> INFORMATION SUPPLIED:
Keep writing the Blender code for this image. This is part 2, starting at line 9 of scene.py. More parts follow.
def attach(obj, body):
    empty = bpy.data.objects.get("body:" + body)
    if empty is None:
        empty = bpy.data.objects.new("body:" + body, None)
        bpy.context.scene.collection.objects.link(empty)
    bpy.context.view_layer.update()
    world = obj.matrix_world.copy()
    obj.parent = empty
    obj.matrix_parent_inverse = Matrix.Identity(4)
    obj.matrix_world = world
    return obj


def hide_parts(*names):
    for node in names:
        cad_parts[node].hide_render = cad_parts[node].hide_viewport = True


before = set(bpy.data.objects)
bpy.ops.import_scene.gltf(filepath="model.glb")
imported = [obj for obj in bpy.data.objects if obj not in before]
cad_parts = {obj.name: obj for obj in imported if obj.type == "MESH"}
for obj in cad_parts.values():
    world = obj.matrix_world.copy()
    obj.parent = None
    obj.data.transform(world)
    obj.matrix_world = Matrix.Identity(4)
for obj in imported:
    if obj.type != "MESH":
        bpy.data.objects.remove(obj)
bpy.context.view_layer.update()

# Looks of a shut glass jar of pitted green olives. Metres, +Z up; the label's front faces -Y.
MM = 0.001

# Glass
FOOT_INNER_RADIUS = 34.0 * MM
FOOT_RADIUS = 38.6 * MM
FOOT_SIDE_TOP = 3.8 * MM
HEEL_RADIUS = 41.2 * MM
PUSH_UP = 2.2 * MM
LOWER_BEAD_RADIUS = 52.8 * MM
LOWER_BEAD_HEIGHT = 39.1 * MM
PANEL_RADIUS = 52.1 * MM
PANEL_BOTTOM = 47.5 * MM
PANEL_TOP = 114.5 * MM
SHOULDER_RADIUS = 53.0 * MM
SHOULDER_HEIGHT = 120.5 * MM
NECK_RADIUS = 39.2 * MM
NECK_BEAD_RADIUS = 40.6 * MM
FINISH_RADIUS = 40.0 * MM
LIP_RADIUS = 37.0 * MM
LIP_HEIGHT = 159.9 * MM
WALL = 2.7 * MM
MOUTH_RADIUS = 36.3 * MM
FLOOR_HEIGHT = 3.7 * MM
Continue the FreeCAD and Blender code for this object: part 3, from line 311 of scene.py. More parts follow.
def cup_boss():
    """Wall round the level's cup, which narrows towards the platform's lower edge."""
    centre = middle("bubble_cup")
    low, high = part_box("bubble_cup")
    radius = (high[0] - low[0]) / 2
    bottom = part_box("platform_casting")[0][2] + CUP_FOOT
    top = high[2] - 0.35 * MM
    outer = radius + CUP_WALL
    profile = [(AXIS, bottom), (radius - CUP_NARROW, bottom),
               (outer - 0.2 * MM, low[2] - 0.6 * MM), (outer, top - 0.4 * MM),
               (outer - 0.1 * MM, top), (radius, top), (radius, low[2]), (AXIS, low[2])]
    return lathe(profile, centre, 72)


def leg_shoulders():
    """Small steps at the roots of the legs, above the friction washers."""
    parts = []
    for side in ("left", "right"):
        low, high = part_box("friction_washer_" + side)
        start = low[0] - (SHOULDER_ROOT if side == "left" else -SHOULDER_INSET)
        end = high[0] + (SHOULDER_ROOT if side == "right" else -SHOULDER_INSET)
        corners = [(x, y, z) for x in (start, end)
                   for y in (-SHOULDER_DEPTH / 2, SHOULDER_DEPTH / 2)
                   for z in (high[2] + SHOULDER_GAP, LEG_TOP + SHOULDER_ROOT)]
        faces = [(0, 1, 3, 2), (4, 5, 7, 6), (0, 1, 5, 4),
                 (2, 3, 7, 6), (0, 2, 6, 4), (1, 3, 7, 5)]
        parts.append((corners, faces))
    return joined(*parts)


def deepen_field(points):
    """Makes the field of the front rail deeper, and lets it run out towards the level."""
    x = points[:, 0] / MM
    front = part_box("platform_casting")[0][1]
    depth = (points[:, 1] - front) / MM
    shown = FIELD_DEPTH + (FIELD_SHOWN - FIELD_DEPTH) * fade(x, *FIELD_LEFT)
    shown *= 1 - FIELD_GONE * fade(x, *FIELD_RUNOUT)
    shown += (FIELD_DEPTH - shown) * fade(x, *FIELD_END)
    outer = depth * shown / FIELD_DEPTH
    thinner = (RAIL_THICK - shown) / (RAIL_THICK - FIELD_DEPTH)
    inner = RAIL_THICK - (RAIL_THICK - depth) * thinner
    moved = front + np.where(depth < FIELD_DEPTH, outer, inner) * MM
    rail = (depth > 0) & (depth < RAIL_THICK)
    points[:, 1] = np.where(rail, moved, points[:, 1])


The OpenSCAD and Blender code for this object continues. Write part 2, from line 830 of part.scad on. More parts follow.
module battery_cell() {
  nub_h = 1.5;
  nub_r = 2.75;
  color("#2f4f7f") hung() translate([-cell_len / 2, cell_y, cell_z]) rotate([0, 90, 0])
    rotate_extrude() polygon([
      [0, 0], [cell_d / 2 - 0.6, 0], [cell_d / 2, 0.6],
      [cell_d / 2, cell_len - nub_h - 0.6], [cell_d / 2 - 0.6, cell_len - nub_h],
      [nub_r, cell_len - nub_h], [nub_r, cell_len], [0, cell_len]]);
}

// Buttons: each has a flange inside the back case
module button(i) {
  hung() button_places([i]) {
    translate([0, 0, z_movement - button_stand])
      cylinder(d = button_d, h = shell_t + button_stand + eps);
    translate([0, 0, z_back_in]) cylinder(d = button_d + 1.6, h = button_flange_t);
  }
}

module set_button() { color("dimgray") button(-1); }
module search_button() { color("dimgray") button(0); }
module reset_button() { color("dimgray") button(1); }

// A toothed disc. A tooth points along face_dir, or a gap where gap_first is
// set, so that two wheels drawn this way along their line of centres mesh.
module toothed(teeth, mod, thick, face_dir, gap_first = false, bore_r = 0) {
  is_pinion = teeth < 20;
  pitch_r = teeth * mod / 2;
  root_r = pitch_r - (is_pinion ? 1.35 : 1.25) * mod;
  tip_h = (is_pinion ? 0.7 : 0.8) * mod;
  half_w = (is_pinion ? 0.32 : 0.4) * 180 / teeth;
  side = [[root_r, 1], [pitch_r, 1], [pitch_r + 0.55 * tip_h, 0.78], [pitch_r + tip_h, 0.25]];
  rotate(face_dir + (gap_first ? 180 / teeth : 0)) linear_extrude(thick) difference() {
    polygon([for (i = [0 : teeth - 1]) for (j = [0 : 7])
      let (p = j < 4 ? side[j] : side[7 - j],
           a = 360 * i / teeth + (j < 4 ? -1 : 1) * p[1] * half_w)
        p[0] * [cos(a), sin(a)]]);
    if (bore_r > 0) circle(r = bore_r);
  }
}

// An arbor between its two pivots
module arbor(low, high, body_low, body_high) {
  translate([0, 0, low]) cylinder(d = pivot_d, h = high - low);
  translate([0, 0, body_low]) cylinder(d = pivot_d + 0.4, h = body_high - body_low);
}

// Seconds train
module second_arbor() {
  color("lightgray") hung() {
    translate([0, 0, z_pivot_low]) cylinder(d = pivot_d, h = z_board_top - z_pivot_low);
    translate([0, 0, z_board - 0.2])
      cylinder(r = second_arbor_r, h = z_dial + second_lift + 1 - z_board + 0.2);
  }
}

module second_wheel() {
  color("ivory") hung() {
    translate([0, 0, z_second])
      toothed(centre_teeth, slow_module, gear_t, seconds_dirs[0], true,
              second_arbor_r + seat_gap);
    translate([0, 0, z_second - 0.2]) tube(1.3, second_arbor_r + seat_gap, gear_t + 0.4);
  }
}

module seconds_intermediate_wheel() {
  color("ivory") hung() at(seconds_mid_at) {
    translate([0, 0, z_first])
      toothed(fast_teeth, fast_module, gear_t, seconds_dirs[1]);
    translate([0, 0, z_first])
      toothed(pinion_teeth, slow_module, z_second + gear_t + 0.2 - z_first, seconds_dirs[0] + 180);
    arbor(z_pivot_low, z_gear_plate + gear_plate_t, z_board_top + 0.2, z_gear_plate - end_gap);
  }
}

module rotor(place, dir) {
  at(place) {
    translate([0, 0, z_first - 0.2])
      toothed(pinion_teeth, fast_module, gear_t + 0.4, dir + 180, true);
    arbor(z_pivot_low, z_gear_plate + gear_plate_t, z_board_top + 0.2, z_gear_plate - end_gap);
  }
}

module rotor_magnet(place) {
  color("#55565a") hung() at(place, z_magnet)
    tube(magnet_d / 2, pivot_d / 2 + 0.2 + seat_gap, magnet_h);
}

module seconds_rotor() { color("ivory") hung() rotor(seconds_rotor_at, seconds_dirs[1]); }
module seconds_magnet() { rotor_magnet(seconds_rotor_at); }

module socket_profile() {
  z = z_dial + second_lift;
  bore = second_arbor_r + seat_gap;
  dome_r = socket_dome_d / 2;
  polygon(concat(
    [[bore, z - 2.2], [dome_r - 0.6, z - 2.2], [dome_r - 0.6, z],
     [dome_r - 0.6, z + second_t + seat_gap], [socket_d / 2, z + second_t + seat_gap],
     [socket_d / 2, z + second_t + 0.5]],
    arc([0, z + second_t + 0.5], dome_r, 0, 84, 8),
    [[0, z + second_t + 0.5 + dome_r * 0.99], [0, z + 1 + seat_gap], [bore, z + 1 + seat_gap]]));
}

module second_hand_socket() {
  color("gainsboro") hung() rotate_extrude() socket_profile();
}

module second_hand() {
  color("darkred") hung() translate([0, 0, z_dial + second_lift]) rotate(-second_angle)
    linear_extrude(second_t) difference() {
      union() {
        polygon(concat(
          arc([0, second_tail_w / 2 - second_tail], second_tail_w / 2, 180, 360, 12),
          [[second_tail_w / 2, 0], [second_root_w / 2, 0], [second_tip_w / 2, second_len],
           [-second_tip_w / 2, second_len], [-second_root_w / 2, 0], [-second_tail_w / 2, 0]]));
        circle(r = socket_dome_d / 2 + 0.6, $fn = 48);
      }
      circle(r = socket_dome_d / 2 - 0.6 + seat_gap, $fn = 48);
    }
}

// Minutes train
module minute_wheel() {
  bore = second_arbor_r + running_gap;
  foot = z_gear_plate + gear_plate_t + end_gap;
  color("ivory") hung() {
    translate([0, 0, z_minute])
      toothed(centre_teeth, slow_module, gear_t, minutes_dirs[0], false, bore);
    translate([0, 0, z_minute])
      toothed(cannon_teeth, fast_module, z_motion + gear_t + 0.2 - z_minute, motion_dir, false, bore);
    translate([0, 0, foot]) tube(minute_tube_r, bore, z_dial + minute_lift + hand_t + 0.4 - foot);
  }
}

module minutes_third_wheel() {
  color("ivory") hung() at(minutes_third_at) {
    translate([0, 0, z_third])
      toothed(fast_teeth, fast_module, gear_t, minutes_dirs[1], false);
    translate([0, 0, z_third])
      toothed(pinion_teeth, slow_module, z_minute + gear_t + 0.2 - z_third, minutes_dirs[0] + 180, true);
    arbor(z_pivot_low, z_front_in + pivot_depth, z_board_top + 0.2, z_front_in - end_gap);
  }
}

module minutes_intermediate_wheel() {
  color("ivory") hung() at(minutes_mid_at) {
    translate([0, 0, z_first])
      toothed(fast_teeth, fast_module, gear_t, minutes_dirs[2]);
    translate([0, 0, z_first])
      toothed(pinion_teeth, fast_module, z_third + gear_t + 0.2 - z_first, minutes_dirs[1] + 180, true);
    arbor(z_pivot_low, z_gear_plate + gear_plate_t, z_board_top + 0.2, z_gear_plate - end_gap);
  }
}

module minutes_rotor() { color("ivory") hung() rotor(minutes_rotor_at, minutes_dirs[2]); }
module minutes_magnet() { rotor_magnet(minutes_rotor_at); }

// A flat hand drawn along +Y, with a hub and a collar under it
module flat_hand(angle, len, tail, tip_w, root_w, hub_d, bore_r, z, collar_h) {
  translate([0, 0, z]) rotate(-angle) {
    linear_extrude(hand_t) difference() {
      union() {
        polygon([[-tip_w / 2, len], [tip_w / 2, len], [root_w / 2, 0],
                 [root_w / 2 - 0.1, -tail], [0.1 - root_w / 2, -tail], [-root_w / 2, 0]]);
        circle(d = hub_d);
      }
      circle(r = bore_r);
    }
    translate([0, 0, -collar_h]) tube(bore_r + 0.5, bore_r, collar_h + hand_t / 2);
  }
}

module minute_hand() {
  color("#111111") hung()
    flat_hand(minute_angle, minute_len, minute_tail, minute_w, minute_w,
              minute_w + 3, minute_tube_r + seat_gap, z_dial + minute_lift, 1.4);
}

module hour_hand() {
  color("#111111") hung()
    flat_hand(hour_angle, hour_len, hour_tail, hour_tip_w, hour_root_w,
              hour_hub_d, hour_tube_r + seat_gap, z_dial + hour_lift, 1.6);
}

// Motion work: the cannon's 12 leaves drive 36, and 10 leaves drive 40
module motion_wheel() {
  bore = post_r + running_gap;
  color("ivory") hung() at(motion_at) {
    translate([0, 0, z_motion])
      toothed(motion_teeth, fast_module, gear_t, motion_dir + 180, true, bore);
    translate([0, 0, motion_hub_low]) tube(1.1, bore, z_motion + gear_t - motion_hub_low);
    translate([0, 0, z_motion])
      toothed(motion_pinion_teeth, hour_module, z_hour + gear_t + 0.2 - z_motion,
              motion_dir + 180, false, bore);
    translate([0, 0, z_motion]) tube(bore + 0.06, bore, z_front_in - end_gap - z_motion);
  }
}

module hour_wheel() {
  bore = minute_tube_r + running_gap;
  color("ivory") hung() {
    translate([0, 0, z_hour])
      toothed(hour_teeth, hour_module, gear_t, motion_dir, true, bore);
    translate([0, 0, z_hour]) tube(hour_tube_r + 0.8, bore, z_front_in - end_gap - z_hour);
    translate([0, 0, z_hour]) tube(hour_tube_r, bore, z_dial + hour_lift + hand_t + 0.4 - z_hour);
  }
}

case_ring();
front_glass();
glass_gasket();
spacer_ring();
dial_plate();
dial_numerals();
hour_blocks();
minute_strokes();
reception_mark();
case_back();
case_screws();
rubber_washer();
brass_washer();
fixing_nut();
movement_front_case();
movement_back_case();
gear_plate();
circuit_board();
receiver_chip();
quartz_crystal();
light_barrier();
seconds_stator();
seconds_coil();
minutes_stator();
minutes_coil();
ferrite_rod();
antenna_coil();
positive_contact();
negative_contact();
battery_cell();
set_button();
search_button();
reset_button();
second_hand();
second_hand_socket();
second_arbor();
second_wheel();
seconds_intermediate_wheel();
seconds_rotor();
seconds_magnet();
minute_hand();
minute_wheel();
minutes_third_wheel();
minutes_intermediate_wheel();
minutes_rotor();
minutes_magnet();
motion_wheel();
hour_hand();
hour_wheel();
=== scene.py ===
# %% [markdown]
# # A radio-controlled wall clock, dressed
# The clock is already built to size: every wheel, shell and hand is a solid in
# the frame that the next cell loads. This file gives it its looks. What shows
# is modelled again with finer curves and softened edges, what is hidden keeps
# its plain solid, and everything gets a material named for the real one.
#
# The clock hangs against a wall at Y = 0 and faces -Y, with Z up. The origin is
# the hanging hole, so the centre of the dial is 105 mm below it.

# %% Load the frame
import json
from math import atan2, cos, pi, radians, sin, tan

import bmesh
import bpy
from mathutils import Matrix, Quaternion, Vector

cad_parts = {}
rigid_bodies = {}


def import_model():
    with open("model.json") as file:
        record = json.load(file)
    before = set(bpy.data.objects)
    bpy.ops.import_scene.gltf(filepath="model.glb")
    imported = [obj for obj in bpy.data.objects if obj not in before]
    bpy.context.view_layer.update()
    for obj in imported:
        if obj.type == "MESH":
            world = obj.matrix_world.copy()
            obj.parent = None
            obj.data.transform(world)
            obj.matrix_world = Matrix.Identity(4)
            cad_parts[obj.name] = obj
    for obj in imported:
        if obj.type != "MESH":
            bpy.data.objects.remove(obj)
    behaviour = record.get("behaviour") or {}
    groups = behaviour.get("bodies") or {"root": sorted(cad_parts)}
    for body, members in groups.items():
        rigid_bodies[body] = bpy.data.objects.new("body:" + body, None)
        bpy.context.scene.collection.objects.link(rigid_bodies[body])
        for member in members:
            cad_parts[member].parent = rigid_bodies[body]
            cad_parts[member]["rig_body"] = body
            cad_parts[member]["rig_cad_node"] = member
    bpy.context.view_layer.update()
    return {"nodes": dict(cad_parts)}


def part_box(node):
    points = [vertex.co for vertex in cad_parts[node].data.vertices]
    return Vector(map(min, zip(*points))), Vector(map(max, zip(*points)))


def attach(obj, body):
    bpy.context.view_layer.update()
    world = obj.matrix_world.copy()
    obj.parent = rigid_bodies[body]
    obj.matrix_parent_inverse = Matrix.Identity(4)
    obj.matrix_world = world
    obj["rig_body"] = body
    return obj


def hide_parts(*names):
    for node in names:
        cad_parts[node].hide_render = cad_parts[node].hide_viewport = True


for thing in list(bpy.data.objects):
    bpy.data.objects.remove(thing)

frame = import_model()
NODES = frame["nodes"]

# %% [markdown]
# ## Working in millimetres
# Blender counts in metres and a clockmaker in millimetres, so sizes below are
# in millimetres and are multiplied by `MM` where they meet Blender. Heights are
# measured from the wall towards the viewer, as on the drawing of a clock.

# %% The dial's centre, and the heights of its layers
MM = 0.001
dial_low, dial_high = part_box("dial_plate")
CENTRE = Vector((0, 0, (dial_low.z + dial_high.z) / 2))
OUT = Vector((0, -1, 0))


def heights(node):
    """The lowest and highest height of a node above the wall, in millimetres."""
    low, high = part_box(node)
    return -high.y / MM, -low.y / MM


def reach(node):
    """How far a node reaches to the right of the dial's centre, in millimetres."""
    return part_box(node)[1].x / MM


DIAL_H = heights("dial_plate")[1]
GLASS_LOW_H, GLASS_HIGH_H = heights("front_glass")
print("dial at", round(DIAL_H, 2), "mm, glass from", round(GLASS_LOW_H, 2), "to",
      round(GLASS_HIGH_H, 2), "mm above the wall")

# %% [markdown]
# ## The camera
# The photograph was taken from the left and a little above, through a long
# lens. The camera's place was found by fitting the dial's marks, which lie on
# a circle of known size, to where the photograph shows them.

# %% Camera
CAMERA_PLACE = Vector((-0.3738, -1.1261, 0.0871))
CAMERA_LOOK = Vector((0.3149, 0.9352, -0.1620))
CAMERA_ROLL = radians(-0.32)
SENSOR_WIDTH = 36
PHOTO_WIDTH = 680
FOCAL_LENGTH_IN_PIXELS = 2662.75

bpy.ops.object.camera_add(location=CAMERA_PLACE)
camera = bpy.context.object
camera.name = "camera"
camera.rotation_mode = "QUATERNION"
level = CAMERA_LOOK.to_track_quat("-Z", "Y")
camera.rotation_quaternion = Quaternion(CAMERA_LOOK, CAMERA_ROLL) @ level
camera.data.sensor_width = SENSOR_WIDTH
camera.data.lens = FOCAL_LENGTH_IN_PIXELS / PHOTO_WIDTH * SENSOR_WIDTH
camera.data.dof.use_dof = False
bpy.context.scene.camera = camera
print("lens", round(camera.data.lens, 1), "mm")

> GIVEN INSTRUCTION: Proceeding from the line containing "case_ring();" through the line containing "record = json.load(file)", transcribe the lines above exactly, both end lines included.

> RESULT OF THE EXERCISE:
case_ring();
front_glass();
glass_gasket();
spacer_ring();
dial_plate();
dial_numerals();
hour_blocks();
minute_strokes();
reception_mark();
case_back();
case_screws();
rubber_washer();
brass_washer();
fixing_nut();
movement_front_case();
movement_back_case();
gear_plate();
circuit_board();
receiver_chip();
quartz_crystal();
light_barrier();
seconds_stator();
seconds_coil();
minutes_stator();
minutes_coil();
ferrite_rod();
antenna_coil();
positive_contact();
negative_contact();
battery_cell();
set_button();
search_button();
reset_button();
second_hand();
second_hand_socket();
second_arbor();
second_wheel();
seconds_intermediate_wheel();
seconds_rotor();
seconds_magnet();
minute_hand();
minute_wheel();
minutes_third_wheel();
minutes_intermediate_wheel();
minutes_rotor();
minutes_magnet();
motion_wheel();
hour_hand();
hour_wheel();
=== scene.py ===
# %% [markdown]
# # A radio-controlled wall clock, dressed
# The clock is already built to size: every wheel, shell and hand is a solid in
# the frame that the next cell loads. This file gives it its looks. What shows
# is modelled again with finer curves and softened edges, what is hidden keeps
# its plain solid, and everything gets a material named for the real one.
#
# The clock hangs against a wall at Y = 0 and faces -Y, with Z up. The origin is
# the hanging hole, so the centre of the dial is 105 mm below it.

# %% Load the frame
import json
from math import atan2, cos, pi, radians, sin, tan

import bmesh
import bpy
from mathutils import Matrix, Quaternion, Vector

cad_parts = {}
rigid_bodies = {}


def import_model():
    with open("model.json") as file:
        record = json.load(file)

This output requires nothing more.